My father watched from a distance.

And there, just across the drive, my father continued to plant, transplant, harvest, weed and spray. Aside from his work and his family, he lived for his garden. And somehow he 
survived all too many years of my leaving his tools out in the rain, breaking them and losing them.

One fall I dutifully raked all the oak leaves from my allotment and put them into a pile, just as I’d done with my father in years’ past, and burned the leaves. That’s what we did with leaves in the 1950s. When the fire was done and the ashes cooled—“Are you sure that the fire’s out, Andrew?” he asked—I collected the ashes into the wheelbarrow and brought them to the neighborhood compost pile.

Later that evening, just before dinner, we smelled smoke and began looking around the house. From my second-story bedroom window I could see the huge orange and yellow flames reaching for the sky as the compost pile became an inferno.

The ashes hadn’t been cold enough. My father said nothing. He didn’t have to.
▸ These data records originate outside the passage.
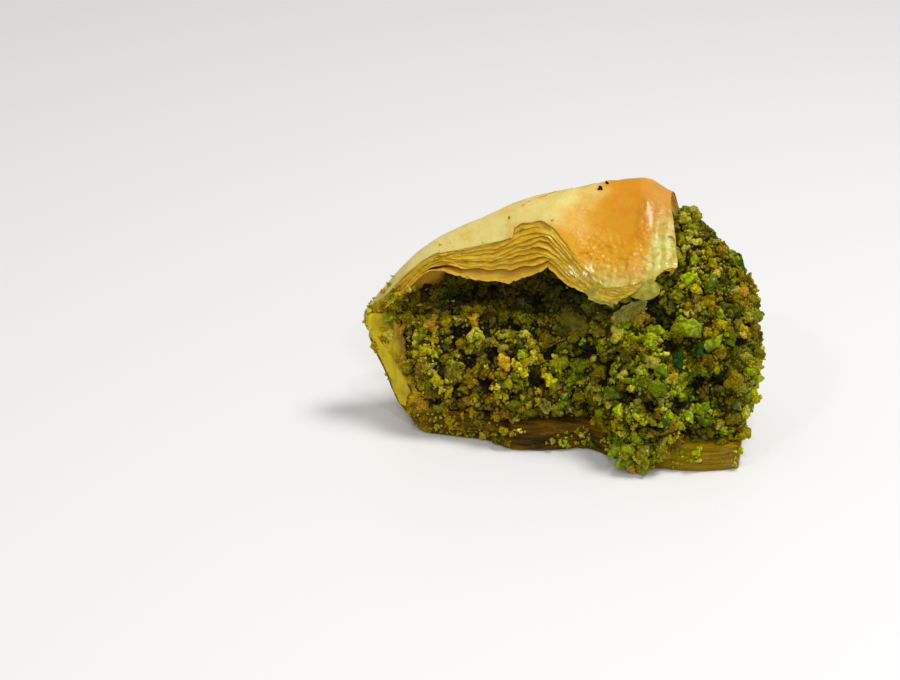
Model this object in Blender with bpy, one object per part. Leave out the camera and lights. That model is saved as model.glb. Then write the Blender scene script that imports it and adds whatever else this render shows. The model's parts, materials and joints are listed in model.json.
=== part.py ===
"""Baklava piece: a stack of thin pastry leaves folded over a heap of chopped pistachios.

The stack lies flat as a soaked base, turns up round the left nose and the back, and comes
forward again as the roof, whose front edge waves over the nuts. The right end is open, and
there the heap of nuts stands out past the roof. Both solids are lofts: each station along X
has its own section, worked out from the outlines below.

Origin: the middle of the footprint, on the table. +X runs along the front from the nose to
the open end, +Y to the back, +Z up. Every size here is in millimetres; meshes are in metres.
"""
import bpy
import bmesh
from mathutils import Matrix, Vector, noise
from mathutils.geometry import interpolate_bezier

MM = 0.001

# ---- driving sizes ----
NOSE_X = -37.3          # outermost point of the fold, left
RIGHT_X = 34.6          # right end of the soaked base
HEAP_NOSE_X = -32.4     # left end of the heap of nuts
HEAP_RIGHT_X = 36.2     # right end of the heap of nuts
HEAP_ROUND_X = 31.0     # from here the heap rounds off to its right end
HEIGHT = 46.2           # highest point, on the ridge
BASE_THICK = 4.8        # soaked leaves under the nuts
BACK_THICK = 4.2        # leaves round the back
GAP = 0.45              # room between pastry and nuts
HOLLOW_FULL_X = -15.0   # right of this only BACK_THICK closes the hollow
CREST_FREE_X = 17.0     # right of this the heap's crest is its own shape, not the hollow's
ROOF_CORNER_Y = 11.0    # the roof's right edge runs forward from this point of the ridge
ROOF_EDGE_RUN = 15.0    # ... for this far
CLEAR_X = (18.5, 21.9)  # where the heap is clear of that edge: at the ridge, at the front
RELIEF = 1.1            # how far the nuts stand out of the heap's mean surface
LUMP = 3.4              # size of the lumps in that relief
REST_DROP = 0.15        # the heap's foot hangs this little where it stands on the base

# ---- steps along X, and steps in each stretch of a section ----
PASTRY_STATIONS, HEAP_STATIONS = 40, 42
FLOOR_STEPS, HEEL_STEPS, CROWN_STEPS, ROOF_STEPS = 6, 5, 7, 9
FACE_STEPS, TOP_STEPS = 15, 8
NOSE_CROWDING = 1.35    # stations lie closer together at the nose

# ---- proportions of a section ----
HEEL_SHARE = 0.34       # the heel's turn takes this share of the section's depth
WAIST_SHARE = 0.42      # the back stands out furthest at this share of the section's height

# ---- outlines of the pastry: (x, value) pairs, joined by a smooth curve ----
BASE_FRONT_Y = [(NOSE_X, -5.2), (-33.5, -5.6), (-30.4, -6.8), (-27.5, -9.4), (-24.4, -11.5),
                (-14, -11.6), (-7, -14.4), (0, -12.9), (6, -10.6), (12, -13.8), (19, -15.6),
                (27, -15.0), (RIGHT_X, -11.8)]
BASE_Z = [(NOSE_X, 17.8), (-35.6, 13.6), (-33.4, 9.4), (-31.6, 5.6), (-29.8, 3.2), (-26.4, 1.2),
          (-24.0, 0), (RIGHT_X, 0)]
BASE_RISE = [(NOSE_X, 0.9), (-34.6, 3.6), (-31.4, 7.4), (-29.0, 7.4), (-26.4, 6.0),
             (-23.5, BASE_THICK), (RIGHT_X, BASE_THICK - 0.6)]
BACK_Y = [(NOSE_X, -3.0), (-36, -1.6), (-31.4, 1.0), (-25, 4.4), (-15, 9.2), (-5, 13.2), (4, 16.0),
          (12, 18.2), (20, 19.4), (27, 19.4), (31.6, 17.8), (RIGHT_X, 15.4)]
RIDGE_Y = [(NOSE_X, -4.6), (-33, -3.4), (-26, -1.0), (-18, 1.8), (-10, 4.6), (0, 8.0), (8, 10.8),
           (17, 11.4), (RIGHT_X, 10.0)]
RIDGE_Z = [(NOSE_X, 21.6), (-36.2, 23.0), (-34.2, 25.4), (-31.4, 29.2), (-26, 34.1), (-18.6, 38.0),
           (-9.8, 41.9), (0, 44.4), (8, 45.9), (12, HEIGHT), (17, 43.6), (21, 42.0), (25, 38.6),
           (RIGHT_X, 26.0)]
ROOF_THICK = [(NOSE_X, 0.5), (-33, 3.4), (-27, 4.4), (-5, 5.0), (8, 4.4), (17, 3.0), (RIGHT_X, 3.0)]
HOLLOW_DEPTH = [(NOSE_X, 0.3), (-34.0, 0.3), (-32.4, 2.2), (-29, 5.8), (-25, 10.2), (-20, 14.0),
                (HOLLOW_FULL_X, 16.6)]
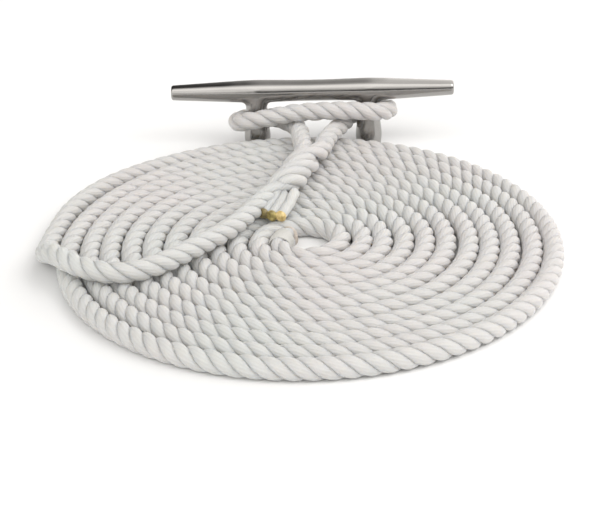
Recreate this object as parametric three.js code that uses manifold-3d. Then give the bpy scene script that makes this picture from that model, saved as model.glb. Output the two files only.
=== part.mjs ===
// A three-strand dock line laid down in a flat spiral, with its spliced eye dropped over a horn cleat.
// Millimetres, +Z up. The coil lies on the deck in front of the cleat, and the horn runs along X.
// Everything is drawn about the spiral's centre, and the last lines move the origin to the middle of
// the whole object's footprint.
import * as THREE from "three";
import { mergeVertices } from "three/addons/utils/BufferGeometryUtils.js";
import Module from "manifold-3d";

// Rope
const ROPE_D = 13;
const GAP = 0.3;
const TUBE_R = ROPE_D / 2 - GAP;
const TUBE_SIDES = 10;

// Flat spiral, one layer, wound clockwise from its start on the -X side in to the centre
const OUTER_TURN_R = 157;
const COIL_TURNS = 11;
const OUTER_EDGE_POINTS = 72;
const INNER_EDGE_POINTS = 24;
const COIL_RIM_ROUNDING = 4.5;

// The rope's bitter end, in the coil's centre: a twine whipping and a melted tip
const WHIPPING_TURNS = 0.15;
const TIP_TURNS = 0.055;
const END_GAP_TURNS = 0.012;

// The rope's top strands end here, on the coil, where the standing part drops to become the outer turn
const ON_COIL_Z = ROPE_D + GAP + TUBE_R;
const STANDING_PART_ROUTE = [
  [-24.6, 39.0, 20.4],
  [-30.0, 28.2, 19.8],
  [-35.2, 17.6, ON_COIL_Z],
  [-40.2, 7.2, ON_COIL_Z],
  [-45.6, -2.2, ON_COIL_Z],
  [-52.2, -11.6, ON_COIL_Z],
  [-61.2, -22.2, ON_COIL_Z],
  [-70.6, -33.3, ON_COIL_Z],
  [-79.9, -43.6, ON_COIL_Z],
  [-89.4, -51.6, ON_COIL_Z],
  [-99.0, -56.6, ON_COIL_Z],
  [-108.9, -58.0, ON_COIL_Z],
  [-119.0, -55.8, ON_COIL_Z],
  [-129.4, -50.0, ON_COIL_Z],
  [-139.4, -41.4, ON_COIL_Z],
  [-147.6, -31.6, 18.8],
  [-153.4, -21.4, 14.9],
  [-156.6, -11.4, 9.6],
  [-157.2, -1.6, 6.8],
];
const STANDING_PART_STEPS = 26;

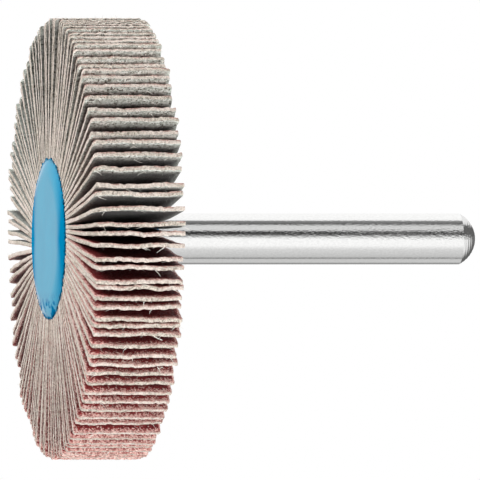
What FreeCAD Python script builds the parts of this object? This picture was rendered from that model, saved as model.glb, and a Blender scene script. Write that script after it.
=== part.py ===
import FreeCAD, Part

import math
import os
import random

# A mounted flap wheel: a fan of abrasive cloth flaps, cast by their roots into a blue resin core
# around a steel shank. It stands on the front of its core, with the shank pointing up along +Z.
# The origin is the middle of that front face, and Z is the wheel's axis. Lengths are in mm and
# angles in degrees.

# The fan
wheel_diameter = 51.6
flap_count = 116
flaps_per_node = 2
flap_width = 10.4
flap_thickness = 0.42

# How the roots sit in the core: the resin left between two roots, and how deep a root is held
root_gap = 0.045
root_depth = 0.8

# How a flap lies: straight in the resin and just outside it, then bent back. Its tip lags behind
# its root by an angle that comes and goes around the wheel, and the bend follows the lag. Each tip
# also wanders by a share of the free gap beside it
straight_outside = 0.3
lag_angle = 2.6
lag_angle_swing = 2.4
lag_swings_per_turn = 4
lag_swing_start_angle = 20.0
bend_per_lag = 0.33
wander_share = 0.36
width_wander = 0.2
length_wander = 0.15

# The steel shank, its domed end, and the stretch that the resin holds: turned down to leave a
# shoulder that bears on the resin, and milled with two flats that the resin grips
shank_diameter = 6.0
shank_reach = 40.15
dome_height = 1.9
shoulder_depth = 0.2
grip_flat_depth = 0.4
grip_flat_length = 5.0
grip_flat_start = 2.0

# The resin core: its front button, the resin ahead of the shank, and the collar at the back
button_rise = 0.82
button_edge_width = 2.4
button_edge_drop = 0.45
button_floor = 1.6
collar_rise = 0.4
meniscus_width = 1.0
meniscus_height = 0.7

# Places worked out from the sizes above
wheel_radius = wheel_diameter / 2
root_radius = flap_count * (flap_thickness + root_gap) / (2 * math.pi)
core_radius = root_radius + root_depth
tip_gap = 2 * math.pi * wheel_radius / flap_count - flap_thickness
flaps_front = button_rise
flaps_back = flaps_front + flap_width
collar_back = flaps_back + collar_rise
resin_back = collar_back + meniscus_height
shank_radius = shank_diameter / 2
held_radius = shank_radius - shoulder_depth
shank_top = flaps_back + shank_reach

chance = random.Random(31)


def polar(radius, angle):
    """Point in the wheel's plane at a radius and an angle about the axis."""
    turn = math.radians(angle)
    return FreeCAD.Vector(radius * math.cos(turn), radius * math.sin(turn), 0)


def profile_point(radius, height):
    return FreeCAD.Vector(radius, 0, height)


def line(start, end):
    return Part.LineSegment(start, end).toShape()


def arc_rise(chord_length, half_turn):
    """How far an arc stands off its chord, where it turns by twice half_turn."""
    return chord_length / 2 * math.tan(math.radians(half_turn) / 2)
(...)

As my father got older, the gardens got smaller. But he never quit and never lost interest. Until the very end, the trunk of his car probably still stunk from the manure he would pick up at a nearby farm.

When he was 82, the property was just too much and he and my mother sold the house and moved into a large apartment complex nearby. I thought that would be the end but each resident got a small garden plot to work in on the complex’s grounds. In no time he had one planted.

From the balcony many feet above the ground, he could see his garden. And to his very last days, I know that few things gave him more joy than planting, growing and seeing and tasting the fruits of his labors. Happy Father’s Day. Keep growing.